Montaigne knew from experience that forming strong, intellectual and creative bonds with your colleagues is important for any politician. He served as the mayor of Bordeaux and in the French Parlement for 13 years, where he learned how to maneuver in the political realm.. He understood not simply the necessity of working with colleagues, but of forming lasting and deep relationships with those he felt shared common beliefs and goals. And, he knew, of the wisdom of ignoring those who professed knowledge but lacked it:
“It is to act like a fool to claim to be in the know amidst those who are not.”
Montaigne was wise. He knew that many people always claim to be “in the know” – especially during an election campaign when falsehoods swarm like gnats. Some even convince a few gullible folks through those falsehoods that they actually know what’s going on. But Montaigne knew – as we do today – that these outsiders are bereft of factual knowledge. He saw through them. These self-professed “pundits” are simply fools, as he warned.
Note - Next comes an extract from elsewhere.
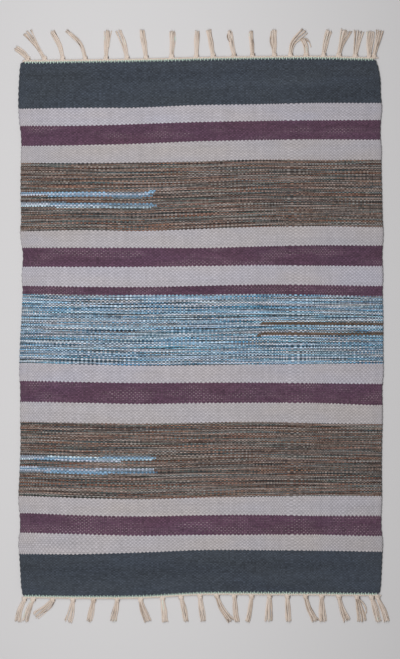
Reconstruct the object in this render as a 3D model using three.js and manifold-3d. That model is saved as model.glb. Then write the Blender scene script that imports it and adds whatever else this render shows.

To which I would add, look to those who know the facts, look to those who are the experts (like the town’s auditors). Don’t be mislead by angry but misinformed bloggers or self-serving candidates, he might have said (if he even deigned to recognize them). Those who lie are not looking to build an effective future government, simply to further their own agendas.
As for the sort of friendships Montaigne imagined were superior: this term of council, I have formed bonds with several of my colleagues along Montaigne’s lines; among the honourable and talented people I serve with. Deputy Mayor Lloyd and Councillor Kevin Lloyd (no relation) have proven invaluable sources of knowledge, wisdom, advice and ideas. From Councillor Sandy Cunningham I have learned to respect for his straightforward and honourable stance on issues.
I value all of these men for their belief in the greater good, in the community and in our collective future. I respect them for their honesty, their selflessness, their generosity and their tireless efforts on the community’s behalf. And I fervently hope they all get re-elected to council rather than any of the negativists.
I suspect the bloggers are jealous of such friendships we have formed this term because they represent, as Montaigne realized, a personal, intellectual and moral success. And they come on top of all of council’s great, collective accomplishments this term. Good friends and good deeds.
I suppose I should try to find it in my heart to forgive their envy. After all, can these naysayers ever lay claim to any such actual achievements in their own, sorry lives?
* Who to believe, you ask? The “honourable” men and women who claim no good has been done this term, or the incumbents who point to a wealth of accomplishments as their legacy to the greater good? One cannot help but think back to Marc Anthony’s speech in Julius Caesar (Act III, Sc. 2), replete with cynicism about those “honourable” folk who dismissed the good Caesar had done his city:
I come to bury Caesar, not to praise him.
The evil that men do lives after them;
The good is oft interred with their bones;
So let it be with Caesar. The noble Brutus
Hath told you Caesar was ambitious:
If it were so, it was a grievous fault,
And grievously hath Caesar answer’d it.
Here, under leave of Brutus and the rest—
For Brutus is an honourable man;
So are they all, all honourable men—
Come I to speak in Caesar’s funeral.
He was my friend, faithful and just to me:
But Brutus says he was ambitious;
And Brutus is an honourable man.
And, of course, we have several of our own Brutuses in this campaign.
** I should thank the angry bloggers for driving some traffic to my site. How else would their readers learn the truth and see the actual financial numbers, after reading those misleading and negative comments? One day last week, for example, they managed to direct to my site almost a fifteenth of the total hits I got. So I really should thank them for the 40 or so viewers they directed my way that one day. For the other 98-99% of the views I got the rest of the week, I owe thanks to Google and other search engines.